## [Problem to work on]
Using the material below, print the line that contains "at_hub(place * set_screw(), direction)", the line that contains "import math", and every line in between, exactly and nothing else.

## [Exercise materials]
----------------
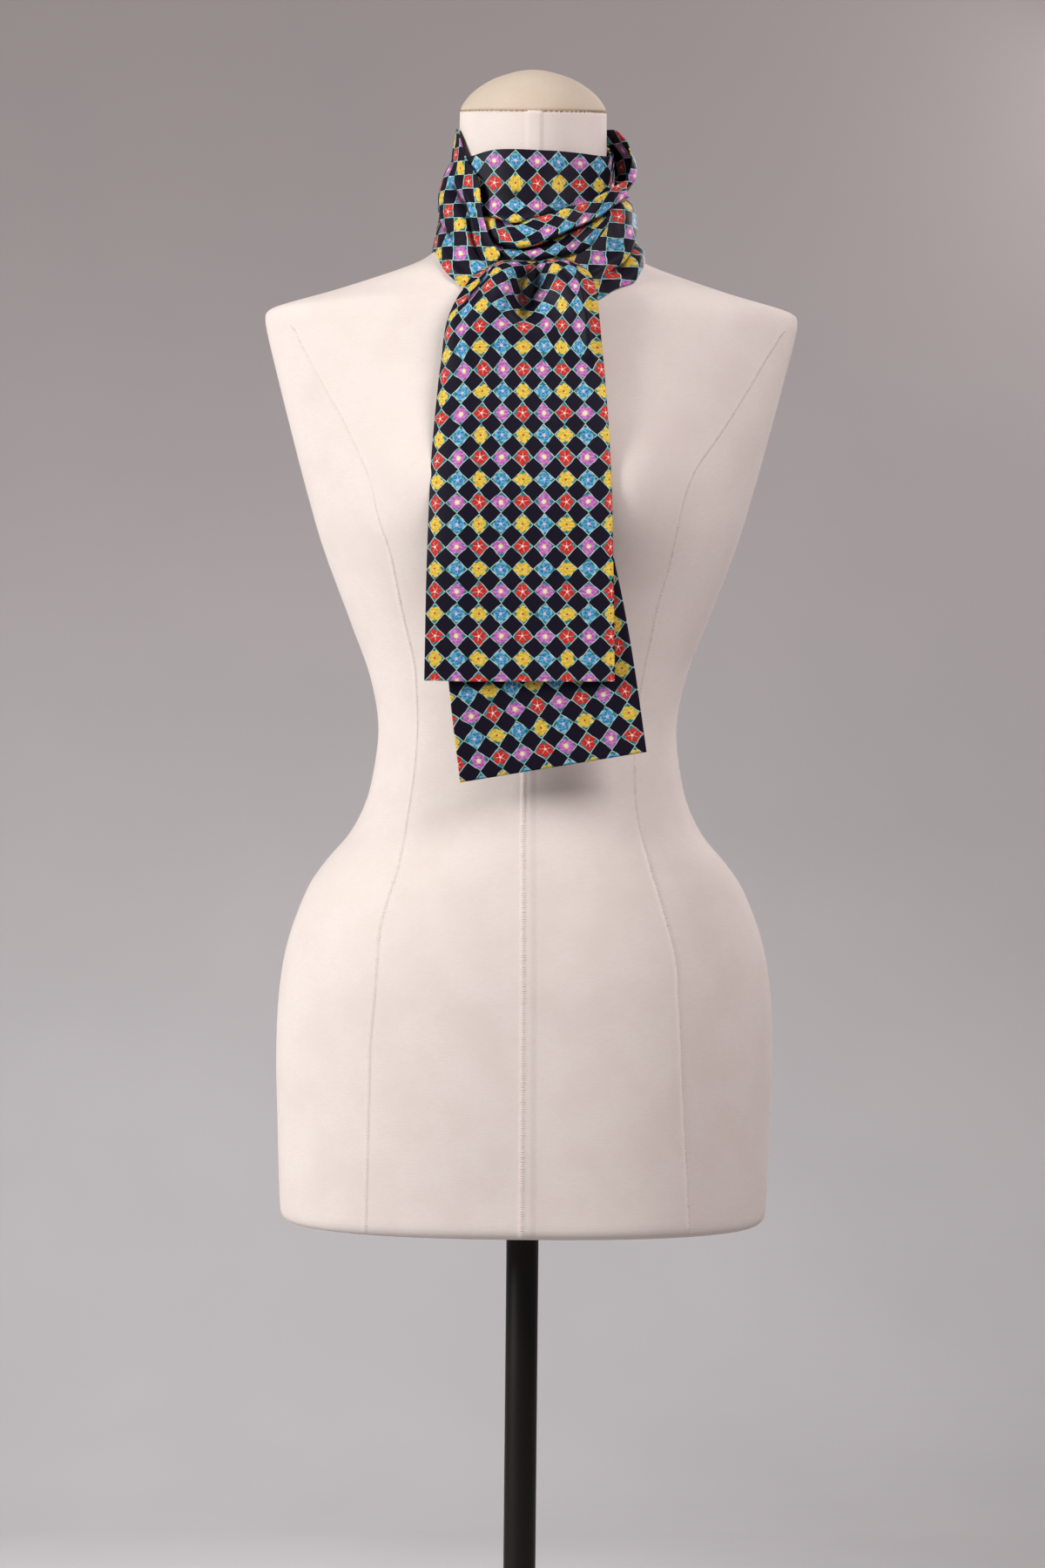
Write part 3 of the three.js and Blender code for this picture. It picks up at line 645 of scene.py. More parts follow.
----------------
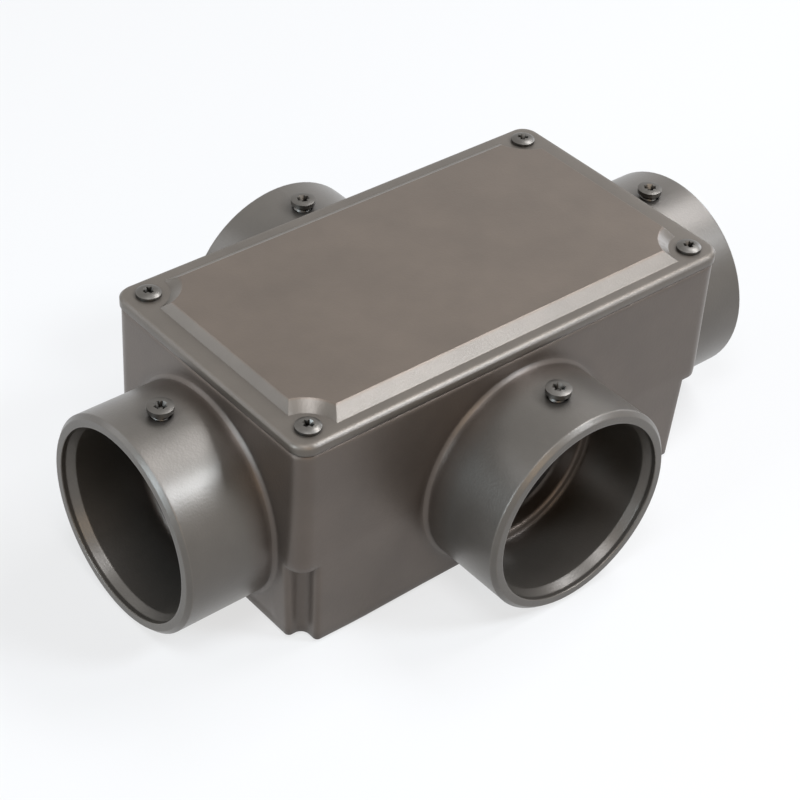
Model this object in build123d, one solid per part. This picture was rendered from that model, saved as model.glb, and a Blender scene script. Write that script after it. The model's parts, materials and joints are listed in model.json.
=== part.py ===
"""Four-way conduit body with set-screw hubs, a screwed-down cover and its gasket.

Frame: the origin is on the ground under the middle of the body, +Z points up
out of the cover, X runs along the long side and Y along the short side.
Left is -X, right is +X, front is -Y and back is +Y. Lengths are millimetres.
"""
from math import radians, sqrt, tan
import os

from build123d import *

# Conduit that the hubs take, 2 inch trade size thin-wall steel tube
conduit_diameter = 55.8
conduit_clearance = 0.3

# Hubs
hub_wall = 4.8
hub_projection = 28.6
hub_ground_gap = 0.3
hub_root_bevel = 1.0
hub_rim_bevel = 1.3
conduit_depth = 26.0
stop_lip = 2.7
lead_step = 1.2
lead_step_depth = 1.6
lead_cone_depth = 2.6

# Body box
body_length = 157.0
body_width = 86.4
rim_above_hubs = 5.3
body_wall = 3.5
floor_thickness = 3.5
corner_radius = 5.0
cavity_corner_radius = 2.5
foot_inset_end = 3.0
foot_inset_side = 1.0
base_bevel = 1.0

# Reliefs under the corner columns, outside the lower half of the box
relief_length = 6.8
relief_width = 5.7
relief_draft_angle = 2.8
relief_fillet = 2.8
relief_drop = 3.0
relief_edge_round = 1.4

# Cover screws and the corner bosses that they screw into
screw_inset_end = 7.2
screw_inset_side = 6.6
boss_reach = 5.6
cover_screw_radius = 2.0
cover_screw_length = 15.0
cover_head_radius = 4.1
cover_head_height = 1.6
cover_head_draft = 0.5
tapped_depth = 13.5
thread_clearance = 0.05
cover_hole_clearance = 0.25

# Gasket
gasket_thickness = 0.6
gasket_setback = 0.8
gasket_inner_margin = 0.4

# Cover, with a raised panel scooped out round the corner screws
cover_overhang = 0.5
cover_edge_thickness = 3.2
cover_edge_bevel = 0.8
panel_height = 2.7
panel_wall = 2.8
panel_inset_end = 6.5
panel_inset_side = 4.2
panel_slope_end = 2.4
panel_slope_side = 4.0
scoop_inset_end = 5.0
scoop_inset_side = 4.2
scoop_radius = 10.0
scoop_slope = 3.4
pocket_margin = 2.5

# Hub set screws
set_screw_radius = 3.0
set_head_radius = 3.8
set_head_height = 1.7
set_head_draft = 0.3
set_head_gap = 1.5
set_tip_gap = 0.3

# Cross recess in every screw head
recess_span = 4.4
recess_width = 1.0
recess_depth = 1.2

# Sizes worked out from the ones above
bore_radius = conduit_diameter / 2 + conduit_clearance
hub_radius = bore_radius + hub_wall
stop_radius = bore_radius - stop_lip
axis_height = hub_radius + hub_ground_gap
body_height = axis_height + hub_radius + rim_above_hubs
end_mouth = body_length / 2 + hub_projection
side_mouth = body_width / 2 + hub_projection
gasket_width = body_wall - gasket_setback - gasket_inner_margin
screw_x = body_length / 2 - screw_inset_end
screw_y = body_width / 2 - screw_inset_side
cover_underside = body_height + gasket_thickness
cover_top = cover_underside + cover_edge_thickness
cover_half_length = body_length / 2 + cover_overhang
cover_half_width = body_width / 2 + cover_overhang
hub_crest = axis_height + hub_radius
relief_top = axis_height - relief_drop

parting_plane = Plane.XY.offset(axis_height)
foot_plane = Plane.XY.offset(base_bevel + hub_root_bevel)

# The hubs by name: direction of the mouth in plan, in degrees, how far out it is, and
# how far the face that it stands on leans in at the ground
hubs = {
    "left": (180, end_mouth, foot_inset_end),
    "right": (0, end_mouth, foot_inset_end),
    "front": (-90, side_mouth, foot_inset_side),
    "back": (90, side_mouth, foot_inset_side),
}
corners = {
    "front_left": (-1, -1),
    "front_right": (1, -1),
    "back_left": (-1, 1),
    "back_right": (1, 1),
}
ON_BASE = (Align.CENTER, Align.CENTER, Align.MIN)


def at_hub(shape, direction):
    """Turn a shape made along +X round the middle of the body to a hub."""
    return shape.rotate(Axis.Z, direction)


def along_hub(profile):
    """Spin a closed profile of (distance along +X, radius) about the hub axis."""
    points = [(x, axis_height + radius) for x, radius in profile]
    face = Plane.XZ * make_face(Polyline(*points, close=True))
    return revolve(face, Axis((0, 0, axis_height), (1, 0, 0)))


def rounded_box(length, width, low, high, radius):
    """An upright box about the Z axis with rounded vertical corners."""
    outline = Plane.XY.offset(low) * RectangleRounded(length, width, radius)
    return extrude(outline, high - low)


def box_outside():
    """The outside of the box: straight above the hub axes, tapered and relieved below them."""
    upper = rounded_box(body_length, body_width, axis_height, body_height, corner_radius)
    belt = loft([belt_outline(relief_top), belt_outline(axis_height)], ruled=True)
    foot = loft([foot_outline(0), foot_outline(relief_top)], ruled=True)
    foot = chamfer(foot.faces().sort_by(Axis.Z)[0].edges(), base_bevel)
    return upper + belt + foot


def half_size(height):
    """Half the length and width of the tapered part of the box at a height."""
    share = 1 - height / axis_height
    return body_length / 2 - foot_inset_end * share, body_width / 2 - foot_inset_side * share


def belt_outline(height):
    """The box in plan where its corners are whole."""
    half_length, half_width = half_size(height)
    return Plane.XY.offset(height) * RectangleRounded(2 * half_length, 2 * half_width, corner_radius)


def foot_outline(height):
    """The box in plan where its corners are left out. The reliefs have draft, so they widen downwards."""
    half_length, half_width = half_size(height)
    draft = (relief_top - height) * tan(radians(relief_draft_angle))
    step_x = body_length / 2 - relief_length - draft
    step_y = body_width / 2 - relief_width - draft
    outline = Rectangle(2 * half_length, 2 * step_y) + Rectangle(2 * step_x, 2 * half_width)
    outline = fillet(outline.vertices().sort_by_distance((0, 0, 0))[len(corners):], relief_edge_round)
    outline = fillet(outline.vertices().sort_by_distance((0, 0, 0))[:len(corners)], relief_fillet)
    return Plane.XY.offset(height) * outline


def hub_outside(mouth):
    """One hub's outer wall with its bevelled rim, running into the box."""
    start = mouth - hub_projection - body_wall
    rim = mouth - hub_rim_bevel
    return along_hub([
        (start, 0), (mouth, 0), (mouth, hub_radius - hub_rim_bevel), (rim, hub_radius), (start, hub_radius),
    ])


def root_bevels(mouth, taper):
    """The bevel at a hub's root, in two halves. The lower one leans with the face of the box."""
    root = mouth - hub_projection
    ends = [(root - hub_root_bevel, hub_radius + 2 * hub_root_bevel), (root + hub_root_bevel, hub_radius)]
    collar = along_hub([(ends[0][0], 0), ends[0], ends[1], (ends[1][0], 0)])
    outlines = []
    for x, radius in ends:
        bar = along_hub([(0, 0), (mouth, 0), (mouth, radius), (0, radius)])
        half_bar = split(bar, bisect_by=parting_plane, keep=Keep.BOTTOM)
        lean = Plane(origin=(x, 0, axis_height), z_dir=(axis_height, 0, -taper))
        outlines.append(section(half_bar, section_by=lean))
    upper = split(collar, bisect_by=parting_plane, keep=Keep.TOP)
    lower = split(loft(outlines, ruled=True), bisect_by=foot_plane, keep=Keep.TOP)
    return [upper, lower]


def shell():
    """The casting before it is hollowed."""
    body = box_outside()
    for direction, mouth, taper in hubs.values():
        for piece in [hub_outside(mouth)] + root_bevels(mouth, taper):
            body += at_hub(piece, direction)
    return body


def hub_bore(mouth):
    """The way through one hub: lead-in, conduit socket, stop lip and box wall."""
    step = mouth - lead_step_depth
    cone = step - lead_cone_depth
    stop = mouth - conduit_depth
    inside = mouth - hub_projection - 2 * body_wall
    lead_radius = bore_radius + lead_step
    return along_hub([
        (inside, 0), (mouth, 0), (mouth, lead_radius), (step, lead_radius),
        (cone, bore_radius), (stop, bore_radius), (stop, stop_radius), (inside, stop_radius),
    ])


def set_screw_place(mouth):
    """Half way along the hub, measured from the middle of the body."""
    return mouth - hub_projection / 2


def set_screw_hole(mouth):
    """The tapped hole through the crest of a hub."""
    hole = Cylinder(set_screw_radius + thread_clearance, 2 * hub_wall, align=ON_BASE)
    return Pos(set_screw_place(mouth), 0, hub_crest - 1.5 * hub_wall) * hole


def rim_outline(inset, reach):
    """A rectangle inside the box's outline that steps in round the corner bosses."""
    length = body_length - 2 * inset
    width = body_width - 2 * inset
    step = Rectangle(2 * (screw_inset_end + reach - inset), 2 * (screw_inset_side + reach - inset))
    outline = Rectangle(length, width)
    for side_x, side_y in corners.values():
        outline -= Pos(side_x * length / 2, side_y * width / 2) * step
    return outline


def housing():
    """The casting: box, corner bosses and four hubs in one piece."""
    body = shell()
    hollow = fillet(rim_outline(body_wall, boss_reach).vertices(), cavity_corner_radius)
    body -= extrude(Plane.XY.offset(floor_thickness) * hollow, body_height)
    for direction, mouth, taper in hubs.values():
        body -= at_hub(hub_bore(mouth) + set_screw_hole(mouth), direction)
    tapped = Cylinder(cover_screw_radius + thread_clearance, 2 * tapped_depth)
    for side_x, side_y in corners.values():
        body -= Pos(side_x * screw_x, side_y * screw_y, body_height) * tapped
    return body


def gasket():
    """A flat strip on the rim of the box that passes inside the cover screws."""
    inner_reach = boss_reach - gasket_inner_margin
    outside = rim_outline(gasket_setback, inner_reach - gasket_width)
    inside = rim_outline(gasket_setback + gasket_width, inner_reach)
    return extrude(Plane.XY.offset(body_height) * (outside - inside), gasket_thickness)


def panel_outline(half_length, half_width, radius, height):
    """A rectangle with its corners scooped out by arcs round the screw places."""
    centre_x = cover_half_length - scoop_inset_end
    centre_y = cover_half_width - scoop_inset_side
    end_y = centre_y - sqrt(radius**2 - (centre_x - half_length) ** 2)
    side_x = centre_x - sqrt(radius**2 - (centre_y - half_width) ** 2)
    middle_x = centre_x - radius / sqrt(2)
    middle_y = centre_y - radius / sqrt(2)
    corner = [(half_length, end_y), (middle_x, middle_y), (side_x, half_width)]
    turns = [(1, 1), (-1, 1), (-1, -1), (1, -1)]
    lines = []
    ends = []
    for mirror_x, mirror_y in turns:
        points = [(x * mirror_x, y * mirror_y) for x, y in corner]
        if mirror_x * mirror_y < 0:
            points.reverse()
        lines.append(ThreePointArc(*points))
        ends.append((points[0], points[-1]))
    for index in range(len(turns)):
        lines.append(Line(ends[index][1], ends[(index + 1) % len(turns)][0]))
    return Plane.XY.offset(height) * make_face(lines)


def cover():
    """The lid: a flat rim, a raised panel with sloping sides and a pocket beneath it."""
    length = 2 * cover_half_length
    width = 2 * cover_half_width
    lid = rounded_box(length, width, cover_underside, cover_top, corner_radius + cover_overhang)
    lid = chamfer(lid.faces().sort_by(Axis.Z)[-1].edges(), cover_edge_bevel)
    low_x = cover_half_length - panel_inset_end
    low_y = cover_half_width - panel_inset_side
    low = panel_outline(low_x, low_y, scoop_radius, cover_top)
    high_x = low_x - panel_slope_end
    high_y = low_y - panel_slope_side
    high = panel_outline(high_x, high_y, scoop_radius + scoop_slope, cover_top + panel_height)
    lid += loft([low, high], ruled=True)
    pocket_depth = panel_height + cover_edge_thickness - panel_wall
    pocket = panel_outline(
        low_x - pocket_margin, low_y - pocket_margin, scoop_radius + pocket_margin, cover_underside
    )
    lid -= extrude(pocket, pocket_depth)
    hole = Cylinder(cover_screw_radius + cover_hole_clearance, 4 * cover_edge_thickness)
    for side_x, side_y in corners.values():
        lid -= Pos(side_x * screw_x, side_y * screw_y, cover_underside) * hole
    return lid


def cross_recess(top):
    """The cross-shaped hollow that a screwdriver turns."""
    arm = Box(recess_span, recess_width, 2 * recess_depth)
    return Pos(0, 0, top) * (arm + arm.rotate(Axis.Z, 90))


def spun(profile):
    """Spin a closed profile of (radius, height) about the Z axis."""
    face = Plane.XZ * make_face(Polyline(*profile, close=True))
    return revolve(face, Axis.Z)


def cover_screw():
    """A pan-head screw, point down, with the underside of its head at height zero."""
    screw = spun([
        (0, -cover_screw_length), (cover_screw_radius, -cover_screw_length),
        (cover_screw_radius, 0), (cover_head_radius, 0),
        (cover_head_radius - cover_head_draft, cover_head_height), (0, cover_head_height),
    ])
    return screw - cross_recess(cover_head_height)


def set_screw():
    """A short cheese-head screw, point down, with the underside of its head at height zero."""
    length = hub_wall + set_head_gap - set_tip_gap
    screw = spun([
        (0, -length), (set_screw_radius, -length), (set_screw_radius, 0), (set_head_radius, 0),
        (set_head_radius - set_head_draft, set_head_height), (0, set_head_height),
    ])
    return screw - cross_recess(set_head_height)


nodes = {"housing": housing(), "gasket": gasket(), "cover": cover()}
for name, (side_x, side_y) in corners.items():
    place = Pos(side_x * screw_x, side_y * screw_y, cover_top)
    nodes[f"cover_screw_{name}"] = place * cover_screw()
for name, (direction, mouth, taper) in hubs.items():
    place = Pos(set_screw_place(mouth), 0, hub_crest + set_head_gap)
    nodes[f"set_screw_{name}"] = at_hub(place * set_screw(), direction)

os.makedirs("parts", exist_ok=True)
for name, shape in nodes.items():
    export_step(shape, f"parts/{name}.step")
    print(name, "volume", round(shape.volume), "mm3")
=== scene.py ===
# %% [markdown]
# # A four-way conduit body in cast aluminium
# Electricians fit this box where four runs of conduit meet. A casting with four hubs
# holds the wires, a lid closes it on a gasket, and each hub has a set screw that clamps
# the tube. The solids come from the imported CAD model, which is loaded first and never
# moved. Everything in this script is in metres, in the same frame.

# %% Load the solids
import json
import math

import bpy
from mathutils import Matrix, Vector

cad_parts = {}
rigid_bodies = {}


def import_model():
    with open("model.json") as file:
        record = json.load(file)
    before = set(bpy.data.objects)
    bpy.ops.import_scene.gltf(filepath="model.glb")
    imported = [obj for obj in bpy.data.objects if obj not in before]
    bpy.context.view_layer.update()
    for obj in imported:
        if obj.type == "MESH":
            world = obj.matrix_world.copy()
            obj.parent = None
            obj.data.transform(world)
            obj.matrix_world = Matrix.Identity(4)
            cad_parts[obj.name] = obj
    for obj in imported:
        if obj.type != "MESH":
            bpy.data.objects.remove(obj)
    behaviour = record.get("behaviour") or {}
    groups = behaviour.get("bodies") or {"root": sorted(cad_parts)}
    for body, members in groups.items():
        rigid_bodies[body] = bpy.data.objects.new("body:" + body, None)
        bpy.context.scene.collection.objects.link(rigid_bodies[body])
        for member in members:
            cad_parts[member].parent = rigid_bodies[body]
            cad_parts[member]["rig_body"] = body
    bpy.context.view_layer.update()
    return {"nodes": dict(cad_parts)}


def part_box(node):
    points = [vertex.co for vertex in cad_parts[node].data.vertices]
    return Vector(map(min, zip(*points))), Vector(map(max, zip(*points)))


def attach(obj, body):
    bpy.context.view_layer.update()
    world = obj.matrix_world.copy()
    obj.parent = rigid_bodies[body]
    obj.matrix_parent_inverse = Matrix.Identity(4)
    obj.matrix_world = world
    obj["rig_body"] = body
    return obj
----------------
## [Answer to this task]
    nodes[f"set_screw_{name}"] = at_hub(place * set_screw(), direction)

os.makedirs("parts", exist_ok=True)
for name, shape in nodes.items():
    export_step(shape, f"parts/{name}.step")
    print(name, "volume", round(shape.volume), "mm3")
=== scene.py ===
# %% [markdown]
# # A four-way conduit body in cast aluminium
# Electricians fit this box where four runs of conduit meet. A casting with four hubs
# holds the wires, a lid closes it on a gasket, and each hub has a set screw that clamps
# the tube. The solids come from the imported CAD model, which is loaded first and never
# moved. Everything in this script is in metres, in the same frame.

# %% Load the solids
import json
import math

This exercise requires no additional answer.